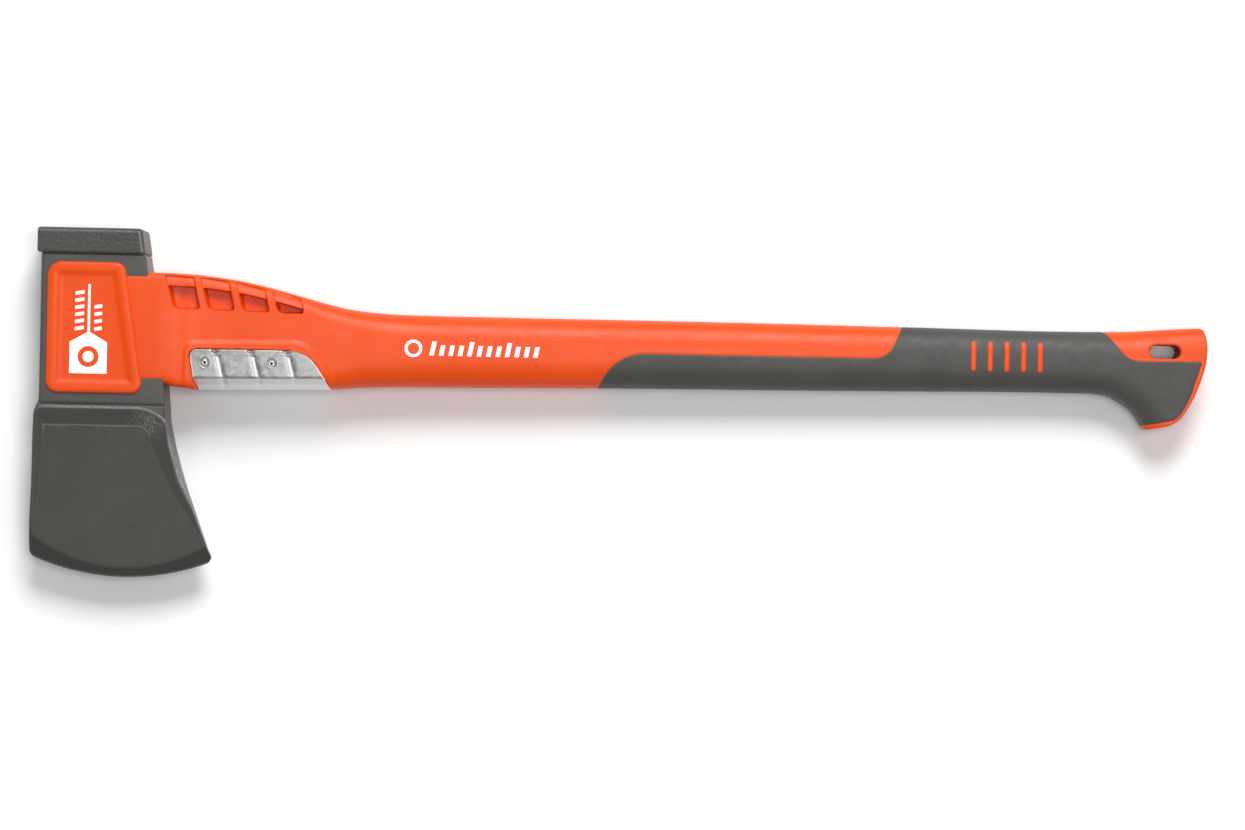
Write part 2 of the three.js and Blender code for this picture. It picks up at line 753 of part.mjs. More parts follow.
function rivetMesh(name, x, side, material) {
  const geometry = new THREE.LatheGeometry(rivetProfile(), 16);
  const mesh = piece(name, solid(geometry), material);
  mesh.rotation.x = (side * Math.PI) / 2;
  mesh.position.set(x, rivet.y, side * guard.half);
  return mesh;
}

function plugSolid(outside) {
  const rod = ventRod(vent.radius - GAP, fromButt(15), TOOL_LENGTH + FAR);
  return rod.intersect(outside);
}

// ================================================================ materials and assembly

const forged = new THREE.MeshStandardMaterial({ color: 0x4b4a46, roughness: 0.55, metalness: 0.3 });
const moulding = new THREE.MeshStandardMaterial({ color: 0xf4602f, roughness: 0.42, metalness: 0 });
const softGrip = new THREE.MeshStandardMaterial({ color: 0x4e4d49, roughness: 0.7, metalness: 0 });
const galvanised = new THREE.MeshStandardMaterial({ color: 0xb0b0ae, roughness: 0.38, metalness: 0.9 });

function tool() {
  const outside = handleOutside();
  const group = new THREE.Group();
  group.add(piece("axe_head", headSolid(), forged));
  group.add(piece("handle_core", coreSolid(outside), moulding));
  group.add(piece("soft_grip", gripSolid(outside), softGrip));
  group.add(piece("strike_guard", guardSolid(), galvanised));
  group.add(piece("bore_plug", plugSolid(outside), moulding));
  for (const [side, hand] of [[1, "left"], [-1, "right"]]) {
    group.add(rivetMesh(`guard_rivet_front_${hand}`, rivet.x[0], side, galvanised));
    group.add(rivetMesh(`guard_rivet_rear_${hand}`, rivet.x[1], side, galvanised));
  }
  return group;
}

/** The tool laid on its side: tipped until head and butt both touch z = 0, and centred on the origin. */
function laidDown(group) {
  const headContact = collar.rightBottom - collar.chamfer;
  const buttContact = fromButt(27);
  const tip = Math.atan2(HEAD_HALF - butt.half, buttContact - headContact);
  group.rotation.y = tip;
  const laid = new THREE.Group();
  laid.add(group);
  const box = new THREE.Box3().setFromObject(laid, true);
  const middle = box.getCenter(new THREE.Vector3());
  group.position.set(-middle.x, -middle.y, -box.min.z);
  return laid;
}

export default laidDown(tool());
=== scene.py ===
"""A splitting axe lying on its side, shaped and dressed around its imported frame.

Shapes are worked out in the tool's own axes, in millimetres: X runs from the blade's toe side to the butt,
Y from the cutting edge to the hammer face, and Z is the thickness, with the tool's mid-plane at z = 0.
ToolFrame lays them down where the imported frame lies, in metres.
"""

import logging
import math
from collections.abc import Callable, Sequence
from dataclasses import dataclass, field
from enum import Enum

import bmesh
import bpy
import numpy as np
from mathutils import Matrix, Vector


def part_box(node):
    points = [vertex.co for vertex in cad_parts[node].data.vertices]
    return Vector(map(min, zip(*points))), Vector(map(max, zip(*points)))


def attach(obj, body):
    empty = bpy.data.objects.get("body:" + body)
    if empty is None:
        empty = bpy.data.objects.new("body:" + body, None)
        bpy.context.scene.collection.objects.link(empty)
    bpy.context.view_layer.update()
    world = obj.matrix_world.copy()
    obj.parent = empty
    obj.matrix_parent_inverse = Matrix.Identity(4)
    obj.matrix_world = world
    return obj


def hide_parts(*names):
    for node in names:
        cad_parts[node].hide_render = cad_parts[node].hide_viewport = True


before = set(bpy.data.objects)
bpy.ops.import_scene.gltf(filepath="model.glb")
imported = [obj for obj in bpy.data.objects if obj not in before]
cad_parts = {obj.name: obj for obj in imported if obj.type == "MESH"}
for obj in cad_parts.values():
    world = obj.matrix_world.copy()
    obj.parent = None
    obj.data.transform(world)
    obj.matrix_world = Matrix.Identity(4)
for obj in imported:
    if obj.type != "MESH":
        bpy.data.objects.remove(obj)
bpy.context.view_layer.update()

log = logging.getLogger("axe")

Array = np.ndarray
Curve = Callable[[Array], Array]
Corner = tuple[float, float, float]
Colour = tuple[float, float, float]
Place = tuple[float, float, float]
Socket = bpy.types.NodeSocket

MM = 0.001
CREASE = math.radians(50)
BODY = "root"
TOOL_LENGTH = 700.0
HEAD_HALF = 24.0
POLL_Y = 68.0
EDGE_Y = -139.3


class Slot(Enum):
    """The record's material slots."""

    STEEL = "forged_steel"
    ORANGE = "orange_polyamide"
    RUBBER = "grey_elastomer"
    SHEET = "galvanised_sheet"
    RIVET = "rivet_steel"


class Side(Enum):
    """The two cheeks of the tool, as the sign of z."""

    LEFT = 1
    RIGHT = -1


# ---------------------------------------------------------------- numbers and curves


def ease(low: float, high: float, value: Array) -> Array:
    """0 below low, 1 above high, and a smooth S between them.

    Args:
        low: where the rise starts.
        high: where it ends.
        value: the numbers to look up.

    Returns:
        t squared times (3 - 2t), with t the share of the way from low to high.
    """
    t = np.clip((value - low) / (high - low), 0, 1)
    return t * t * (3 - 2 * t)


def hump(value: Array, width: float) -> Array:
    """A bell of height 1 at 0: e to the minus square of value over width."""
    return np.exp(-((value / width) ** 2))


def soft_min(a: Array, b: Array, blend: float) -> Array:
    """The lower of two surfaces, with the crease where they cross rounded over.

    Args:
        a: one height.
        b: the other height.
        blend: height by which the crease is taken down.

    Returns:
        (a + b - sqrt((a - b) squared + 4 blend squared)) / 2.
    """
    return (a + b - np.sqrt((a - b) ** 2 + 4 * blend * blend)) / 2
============
◆ **SET TASK**: Copy out the whole listing, exactly as written.

◆ **EXERCISE SOLUTION**:
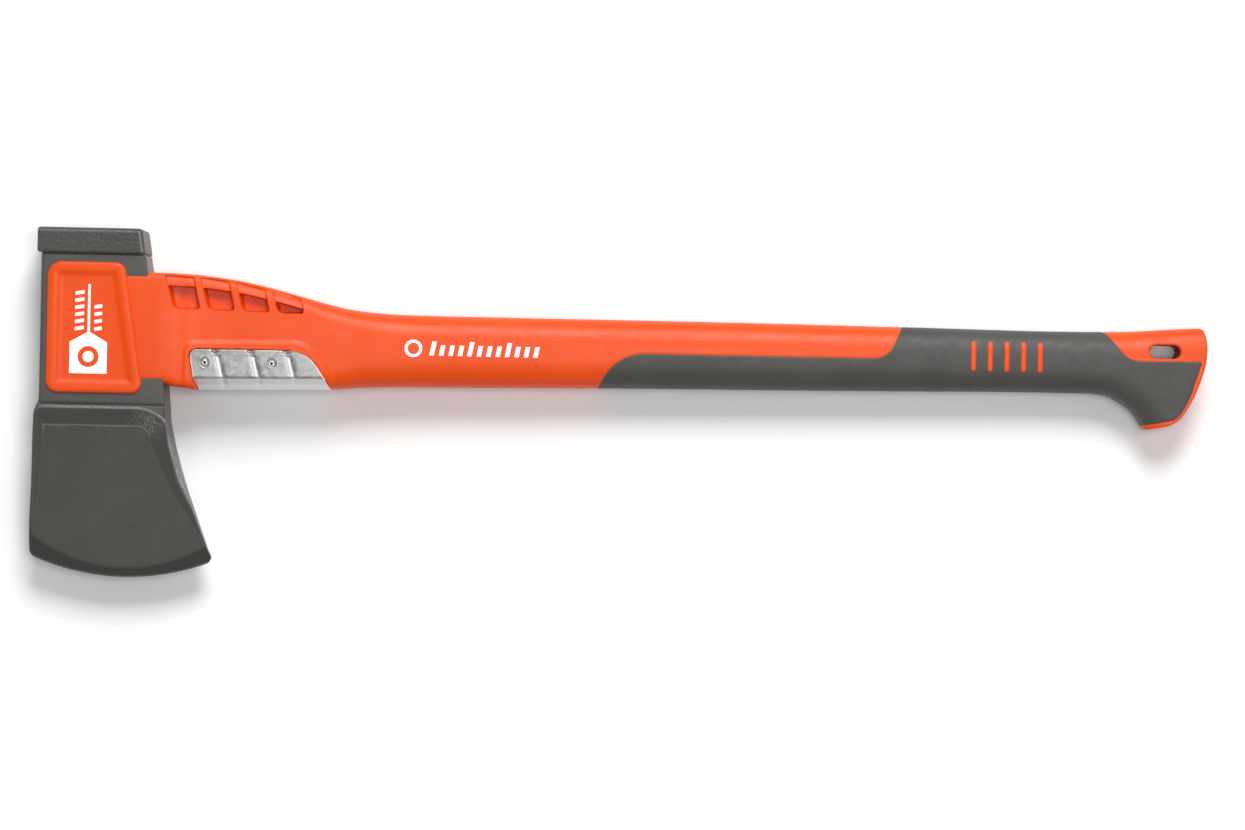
Write part 2 of the three.js and Blender code for this picture. It picks up at line 753 of part.mjs. More parts follow.
function rivetMesh(name, x, side, material) {
  const geometry = new THREE.LatheGeometry(rivetProfile(), 16);
  const mesh = piece(name, solid(geometry), material);
  mesh.rotation.x = (side * Math.PI) / 2;
  mesh.position.set(x, rivet.y, side * guard.half);
  return mesh;
}

function plugSolid(outside) {
  const rod = ventRod(vent.radius - GAP, fromButt(15), TOOL_LENGTH + FAR);
  return rod.intersect(outside);
}

// ================================================================ materials and assembly

const forged = new THREE.MeshStandardMaterial({ color: 0x4b4a46, roughness: 0.55, metalness: 0.3 });
const moulding = new THREE.MeshStandardMaterial({ color: 0xf4602f, roughness: 0.42, metalness: 0 });
const softGrip = new THREE.MeshStandardMaterial({ color: 0x4e4d49, roughness: 0.7, metalness: 0 });
const galvanised = new THREE.MeshStandardMaterial({ color: 0xb0b0ae, roughness: 0.38, metalness: 0.9 });

function tool() {
  const outside = handleOutside();
  const group = new THREE.Group();
  group.add(piece("axe_head", headSolid(), forged));
  group.add(piece("handle_core", coreSolid(outside), moulding));
  group.add(piece("soft_grip", gripSolid(outside), softGrip));
  group.add(piece("strike_guard", guardSolid(), galvanised));
  group.add(piece("bore_plug", plugSolid(outside), moulding));
  for (const [side, hand] of [[1, "left"], [-1, "right"]]) {
    group.add(rivetMesh(`guard_rivet_front_${hand}`, rivet.x[0], side, galvanised));
    group.add(rivetMesh(`guard_rivet_rear_${hand}`, rivet.x[1], side, galvanised));
  }
  return group;
}

/** The tool laid on its side: tipped until head and butt both touch z = 0, and centred on the origin. */
function laidDown(group) {
  const headContact = collar.rightBottom - collar.chamfer;
  const buttContact = fromButt(27);
  const tip = Math.atan2(HEAD_HALF - butt.half, buttContact - headContact);
  group.rotation.y = tip;
  const laid = new THREE.Group();
  laid.add(group);
  const box = new THREE.Box3().setFromObject(laid, true);
  const middle = box.getCenter(new THREE.Vector3());
  group.position.set(-middle.x, -middle.y, -box.min.z);
  return laid;
}

export default laidDown(tool());
=== scene.py ===
"""A splitting axe lying on its side, shaped and dressed around its imported frame.

Shapes are worked out in the tool's own axes, in millimetres: X runs from the blade's toe side to the butt,
Y from the cutting edge to the hammer face, and Z is the thickness, with the tool's mid-plane at z = 0.
ToolFrame lays them down where the imported frame lies, in metres.
"""

import logging
import math
from collections.abc import Callable, Sequence
from dataclasses import dataclass, field
from enum import Enum

import bmesh
import bpy
import numpy as np
from mathutils import Matrix, Vector


def part_box(node):
    points = [vertex.co for vertex in cad_parts[node].data.vertices]
    return Vector(map(min, zip(*points))), Vector(map(max, zip(*points)))


def attach(obj, body):
    empty = bpy.data.objects.get("body:" + body)
    if empty is None:
        empty = bpy.data.objects.new("body:" + body, None)
        bpy.context.scene.collection.objects.link(empty)
    bpy.context.view_layer.update()
    world = obj.matrix_world.copy()
    obj.parent = empty
    obj.matrix_parent_inverse = Matrix.Identity(4)
    obj.matrix_world = world
    return obj


def hide_parts(*names):
    for node in names:
        cad_parts[node].hide_render = cad_parts[node].hide_viewport = True


before = set(bpy.data.objects)
bpy.ops.import_scene.gltf(filepath="model.glb")
imported = [obj for obj in bpy.data.objects if obj not in before]
cad_parts = {obj.name: obj for obj in imported if obj.type == "MESH"}
for obj in cad_parts.values():
    world = obj.matrix_world.copy()
    obj.parent = None
    obj.data.transform(world)
    obj.matrix_world = Matrix.Identity(4)
for obj in imported:
    if obj.type != "MESH":
        bpy.data.objects.remove(obj)
bpy.context.view_layer.update()

log = logging.getLogger("axe")

Array = np.ndarray
Curve = Callable[[Array], Array]
Corner = tuple[float, float, float]
Colour = tuple[float, float, float]
Place = tuple[float, float, float]
Socket = bpy.types.NodeSocket

MM = 0.001
CREASE = math.radians(50)
BODY = "root"
TOOL_LENGTH = 700.0
HEAD_HALF = 24.0
POLL_Y = 68.0
EDGE_Y = -139.3


class Slot(Enum):
    """The record's material slots."""

    STEEL = "forged_steel"
    ORANGE = "orange_polyamide"
    RUBBER = "grey_elastomer"
    SHEET = "galvanised_sheet"
    RIVET = "rivet_steel"


class Side(Enum):
    """The two cheeks of the tool, as the sign of z."""

    LEFT = 1
    RIGHT = -1


# ---------------------------------------------------------------- numbers and curves


def ease(low: float, high: float, value: Array) -> Array:
    """0 below low, 1 above high, and a smooth S between them.

    Args:
        low: where the rise starts.
        high: where it ends.
        value: the numbers to look up.

    Returns:
        t squared times (3 - 2t), with t the share of the way from low to high.
    """
    t = np.clip((value - low) / (high - low), 0, 1)
    return t * t * (3 - 2 * t)


def hump(value: Array, width: float) -> Array:
    """A bell of height 1 at 0: e to the minus square of value over width."""
    return np.exp(-((value / width) ** 2))


def soft_min(a: Array, b: Array, blend: float) -> Array:
    """The lower of two surfaces, with the crease where they cross rounded over.

    Args:
        a: one height.
        b: the other height.
        blend: height by which the crease is taken down.

    Returns:
        (a + b - sqrt((a - b) squared + 4 blend squared)) / 2.
    """
    return (a + b - np.sqrt((a - b) ** 2 + 4 * blend * blend)) / 2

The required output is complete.